Ayant elle-même souffert de ce déclassement social, Jeanne Schmahl bataille ardemment. Ses études de médecine entreprises à Édimbourg se sont heurtées aux lois britanniques qui empêchent une femme d’exercer la médecine. Elle décide alors de poursuivre son apprentissage à Paris, où elle rencontre un entrepreneur alsacien et l’épouse. Le couple s’installe dans un appartement donnant sur le parc Montsouris et Jeanne seconde ses professeurs lors d’accouchements.
Son but, obtenir pour les trois millions de femmes mariées le droit de faire usage de leur salaire.
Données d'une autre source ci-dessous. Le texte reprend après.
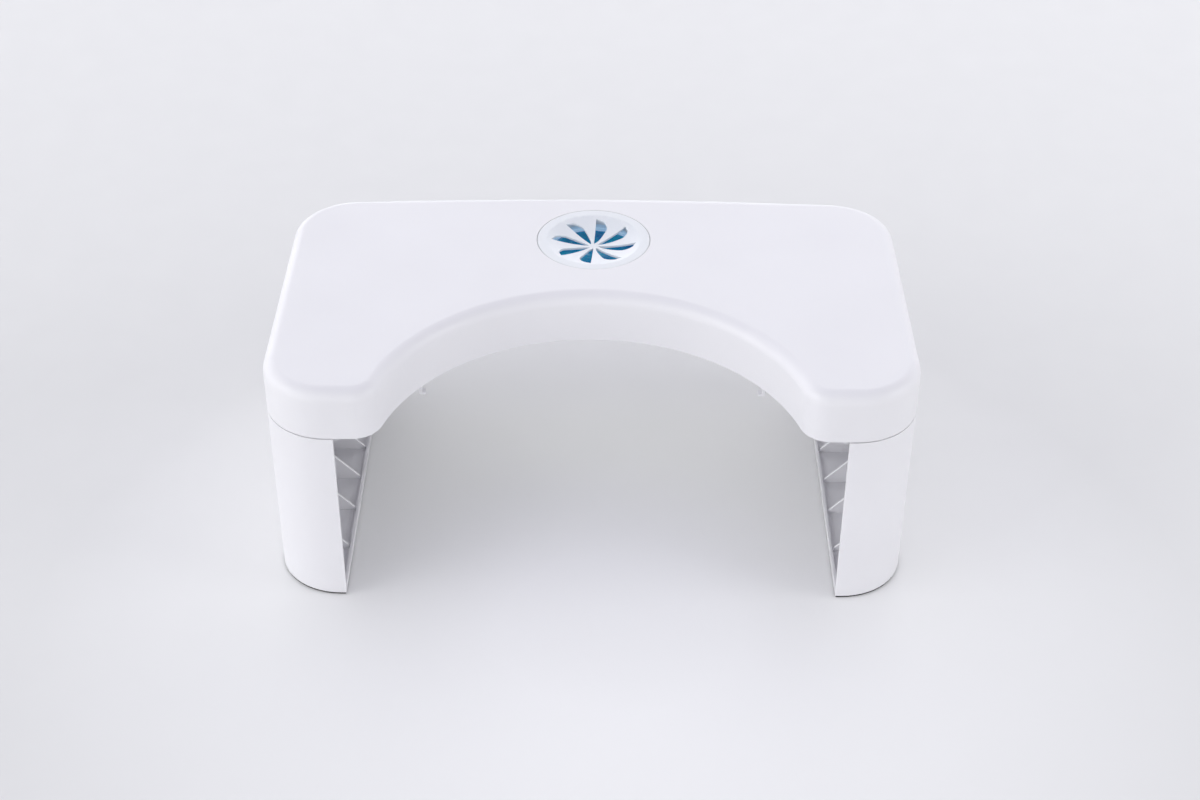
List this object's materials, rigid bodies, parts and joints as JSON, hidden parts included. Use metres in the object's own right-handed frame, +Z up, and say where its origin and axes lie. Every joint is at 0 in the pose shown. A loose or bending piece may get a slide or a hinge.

En janvier 1893, le travail commence. Elle fonde L’Avant-Courrière, prête à attaquer l’archaïque code civil. Et se démarque des groupes existants dont elle relève le point faible : mêler féminisme, politique et religion. Le combat est trop ambitieux et perdu d’avance. Elle préfère se concentrer sur les points les plus simples à faire approuver par les partis conservateurs. D’abord faire reconnaître aux femmes le droit d’apparaître comme témoins officiels d’actes publics et privés et au sein de jurys. Ensuite, obtenir pour les trois millions de femmes mariées le droit de faire usage de leur salaire.
Jeanne trouve appui auprès d’un féministe convaincu, le député des Deux-Sèvres Léopold Goirand. Fils d’ouvrier, ce républicain de gauche fait dès le 9 juillet 1894 une proposition de loi visant à « assurer à la femme mariée la libre disposition des fruits de son travail ». Et à l’époux de « contribuer aux charges du ménage ». La Chambre des députés l’adopte le 27 février 1896. Victoire !
Seulement, le Sénat se montre bien plus frileux. La chambre haute met onze longues années à délivrer son rapport. La loi est finalement adoptée le 13 juillet 1907. Au forceps. La presse célèbre une juste mesure de progrès social. Certaines féministes regrettent que banquiers et notaires, et parfois les travailleuses elles-mêmes, rechignent à appliquer cette nouvelle loi.
Jeanne Schmahl a mis au monde une avancée majeure. Fière du travail accompli, elle dissout dans la foulée son association et s’engage dans une nouvelle bataille : offrir le droit de vote aux femmes. Encore un peu de patience, la petite graine est plantée.